From the book The Logic of Practice he writes, “Social space is the structure of the distribution of the various forms of capital at a given moment in time. Agents are distributed within it, in the first dimension, according to the overall volume of capital they possess, and in the second dimension, according to the composition of their capital—i.e., according to the relative weight of the different kinds of capital (economic, cultural, social) within the total volume. It follows that the social world can be represented as a space (with multiple dimensions) constructed on the basis of principles of differentiation or distribution constituted by the different kinds of capital.” 

JA: John Berger’s words resonate deeply with how I see art—as something that breathes and evolves in an intimate relationship with the land and its stories. My work is nourished by the oral histories and cosmologies passed down through my maternal line in Guatemala—tales that weave together human lives, ancestral spirits, and the living earth itself. These teachings are alive within me, shaping how I touch materials, honor place, and remember.

Having grown up between Guatemala and Los Angeles, I carry with me the fragile and resilient threads of migration, displacement, and belonging—histories etched into the soil, the wind, and the shifting cityscape.
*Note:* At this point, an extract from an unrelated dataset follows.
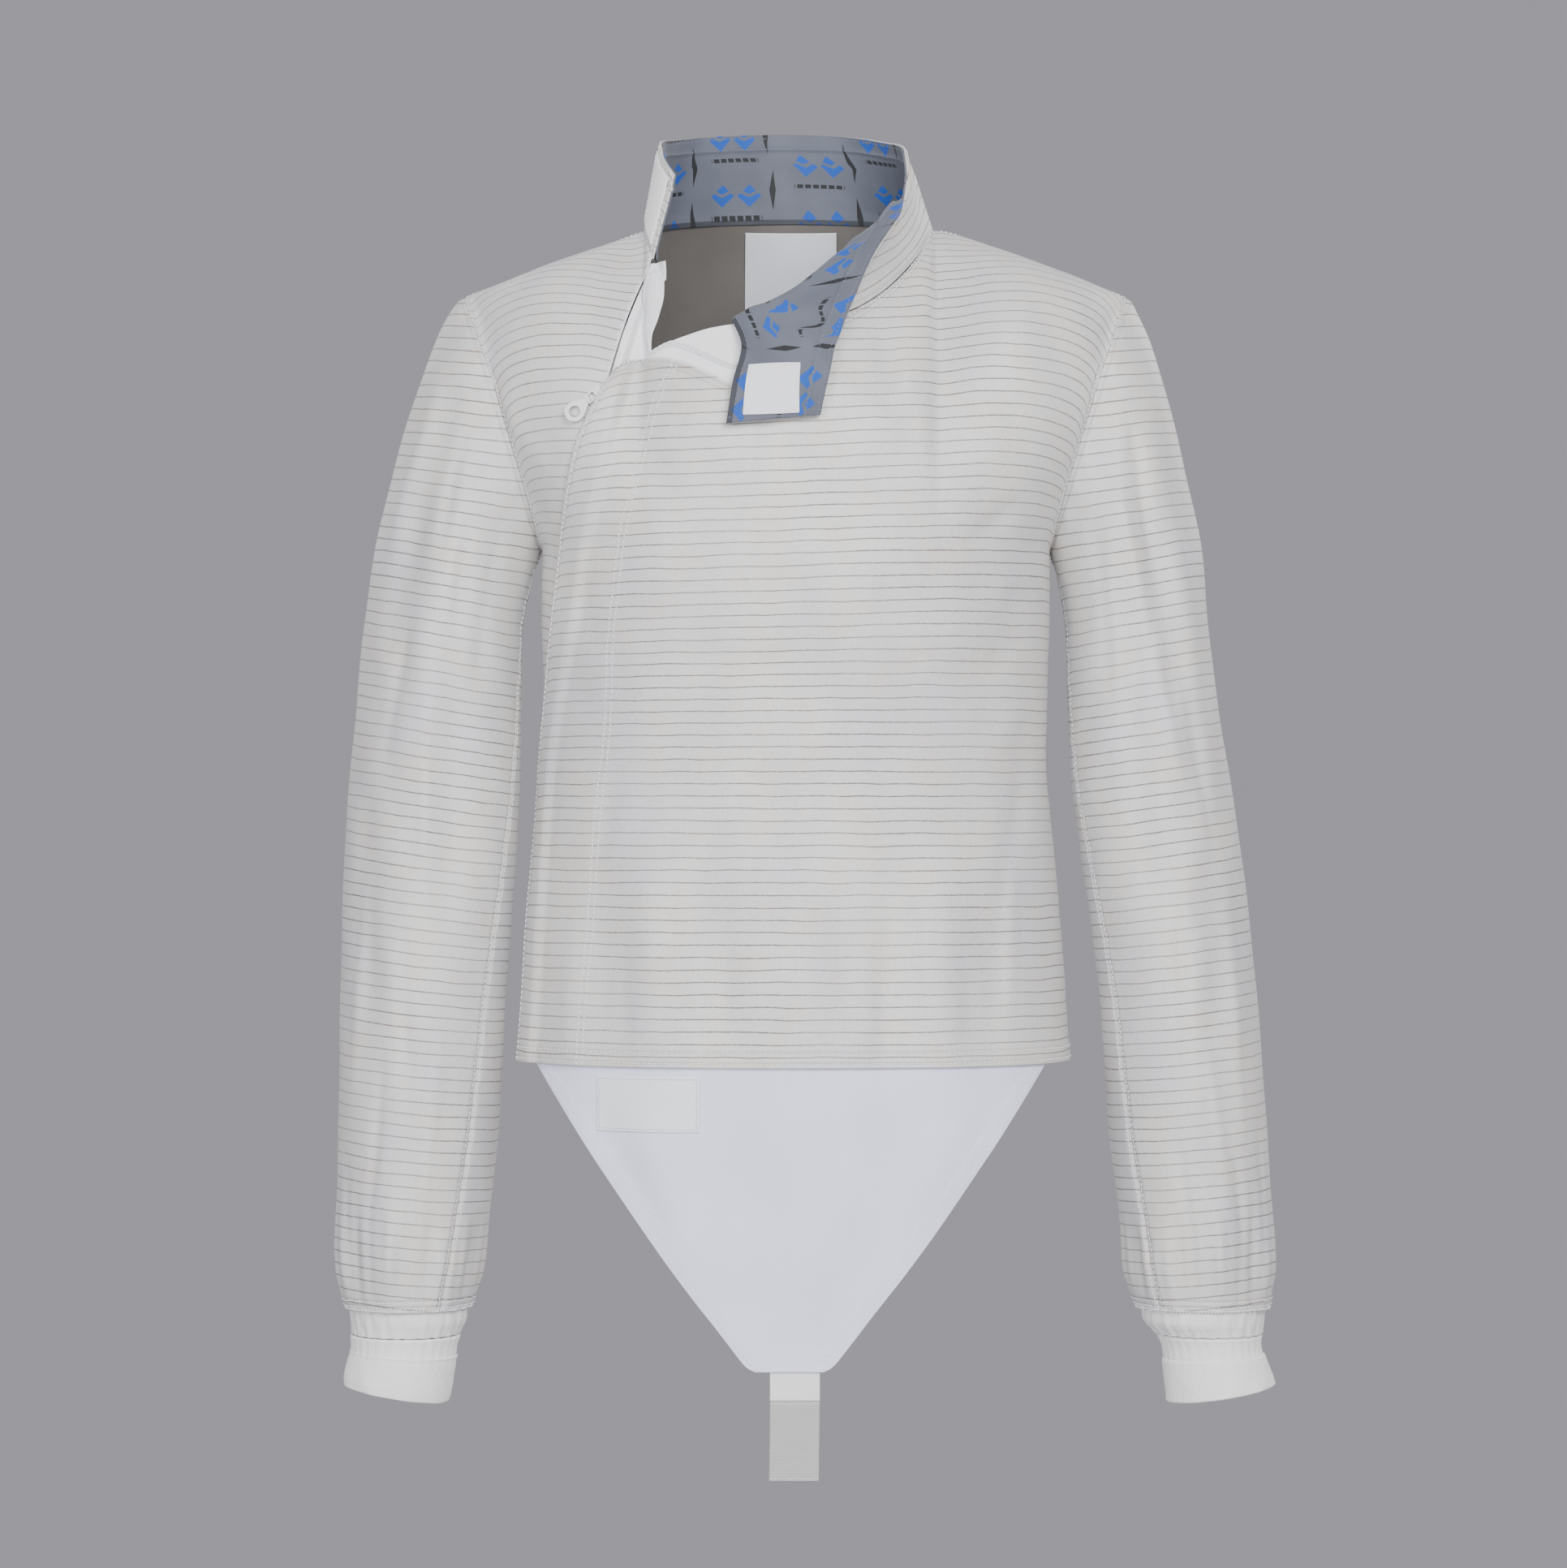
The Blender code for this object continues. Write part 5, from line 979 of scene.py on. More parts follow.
def makeSleeve(word, sign):
    s = np.linspace(0, 1, sleeves["rows"] + 1)
    share = (0.7 * s + 0.3 * swing(math.pi * s))[:, None]
    start = np.radians(sleeves["seamTurn"][sign] * share ** 0.8)
    angle = start + np.linspace(0, 2 * math.pi, sleeves["columns"] + 1)[None]
    points = fineEdges(sleevePoint(sign, np.broadcast_to(share, angle.shape), angle))
    armAway, cuffAway, girth = arcFrom(points, 0, 0), arcFrom(points, 0, 1), arcFrom(points, 1, 0)
    turn, frontHalf = armholeAngle(points[0, :, 2]), (points[0, :, 1] < 0)[:, None]
    target = np.where(frontHalf, seamNormal(turn, True, sign), seamNormal(turn, False, sign))
    normals = turnToward(ringNormals(points, 1), target[None], bell(armAway, seam["blend"]))
    height = -seam["groove"] * bell(armAway, seam["width"])
    pucker = np.sin(girth / 3.1) * bell(armAway - sleeves["puckerPlace"], sleeves["puckerPlace"])
    height += sleeves["pucker"] * pucker * smooth(armAway / 3)
    for end, ridge in ((0, 0.35), (1, 0.105)):  # the long seam, whose overlap is thicker on one side
        away = arcFrom(points, 1, end)
        height += ridge * bell(away - 3.4, 1.7) - 0.9 * bell(away, 1.9)
        height += 0.25 * np.sin(armAway / 2.9) * bell(away - 4, 4)
    band = 1 - smooth((cuffAway - sleeves["hem"]) / sleeves["hemEdge"])
    height += band * (0.4 + 0.3 * np.sin(girth / 1.7 + cuffAway))
    points = points + normals * height[..., None]
    x, z = points[..., 0], points[..., 2]
    slope = lerp(*sleeves["lineSlope"], smooth((-z - 100) / 480))  # of the cloth's dark lines
    along = z - sign * slope * (x - x.mean(axis=1, keepdims=True))
    sleeveGrids[word] = points, normals
    makeCloth("sleeve_" + word, points, normals, sleeves["cloth"], ["sleeve", "inside"], (girth, along),
              slot="lame", flat=(0.425, 0.606), area=0.163)


hands = (("right", -1), ("left", 1))
for word, sign in hands:
    makeSleeve(word, sign)
print("sleeves made")

# Wrists: the white end of the sleeve's lining, then the knitted cuff

wrists = {  # outer and inner side: heights, then distances from the middle for the right and the left wrist
    "lining": [(-616, -616, 260.6, 194.8, 275.4, 204.8), (-627, -627, 261.4, 194.0, 276.2, 204.0),
               (-634, -634, 260.9, 194.6, 275.6, 204.6), (-639, -639, 260.2, 196.8, 275.0, 208.4),
               (-643, -643, 260.0, 198.6, 274.6, 212.0)],
    "cuff": [(-643.3, -643.3, 259.8, 199.0, 274.4, 212.6), (-649.0, -650.0, 259.4, 201.2, 274.0, 215.6),
             (-653.5, -655.5, 259.6, 201.8, 274.6, 216.4), (-655.5, -658.5, 260.8, 201.4, 276.0, 216.2),
             (-662.0, -668.0, 262.8, 202.8, 278.4, 217.0), (-669.0, -678.0, 264.2, 204.6, 281.0, 218.0),
             (-673.0, -683.0, 264.2, 206.0, 282.0, 218.4)],
    "columns": 150, "y": -12.0, "girth": 36.0,
}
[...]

Robin Wall Kimmerer’s Braiding Sweetgrass gave voice to a reciprocity and sacred kinship with the natural world that I have long felt but had struggled to name. Gloria Anzaldúa’s explorations of borders as spaces of transformation mirror my own experience of navigating between worlds—between cultures, times, and bodies.

Together, these influences shape my practice as an act of remembrance and hope—where ancestral knowledge, personal history, and the living landscapes I move through intertwine. Through my work, I seek to honor the cycles of becoming, decay, and renewal that connect us all, inviting a deep listening to the whispers of the earth, the bones of the past, and the dreams of what is yet to come.